To help patients make fully informed decisions about the treatments suggested to them, Smarter Medicine has prepared a list of five questions that it recommends asking during doctor appointments.

1) Are there several possible treatments?

2) What are the advantages and disadvantages of the recommended treatment?

3) What is the extent of the opportunities and risks?

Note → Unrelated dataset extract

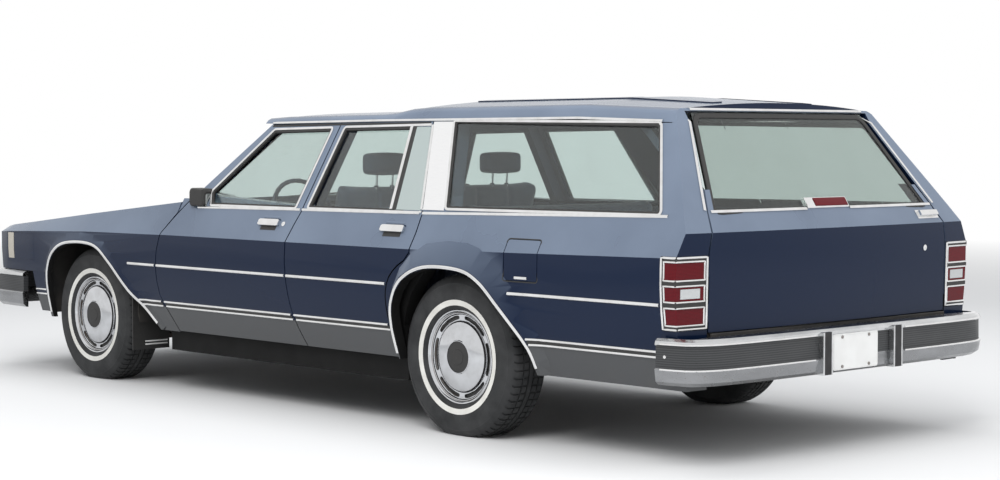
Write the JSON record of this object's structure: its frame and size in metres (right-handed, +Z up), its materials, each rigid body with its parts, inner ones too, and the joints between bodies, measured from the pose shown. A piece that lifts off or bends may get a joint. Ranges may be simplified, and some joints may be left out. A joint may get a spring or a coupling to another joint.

4) What happens if I don’t do anything?

5) What can I do personally for my health?

Overdiagnosis

Overdiagnosis refers to the revelation of an actual disease that would never have caused symptoms during a patient’s lifetime. Overdiagnosis can lead to intensive treatments and cause considerable unnecessary psychological distress to patients. One of the frequently cited examples is slow-growing prostate cancer that would not have threatened the patient’s health.

​Overtreatment

An after-effect of overdiagnosis, overtreatment is the tendency to treat a disease and give the illusion of recovery, even though the patient would not have experienced any harmful effects on their health without the treatment.

20% to 30%

Percentage of healthcare spending for non-medically indicated treatments.

/

>50%

Percentage of patients who say that they themselves or someone they know felt they had an unnecessary medical service.

/

~50%

Percentage of people who stated that they have felt that they did not understand everything during a medical consultation.

/

35%

of medication prescribed in hospital is potentially inappropriate.

/

60%

of medication prescribed in long-term care facilities is potentially inappropriate.

/

5.6

is the average number of drugs taken a day by elderly patients living at home. The term polypharmacy is used when a patient takes more than five medications a day.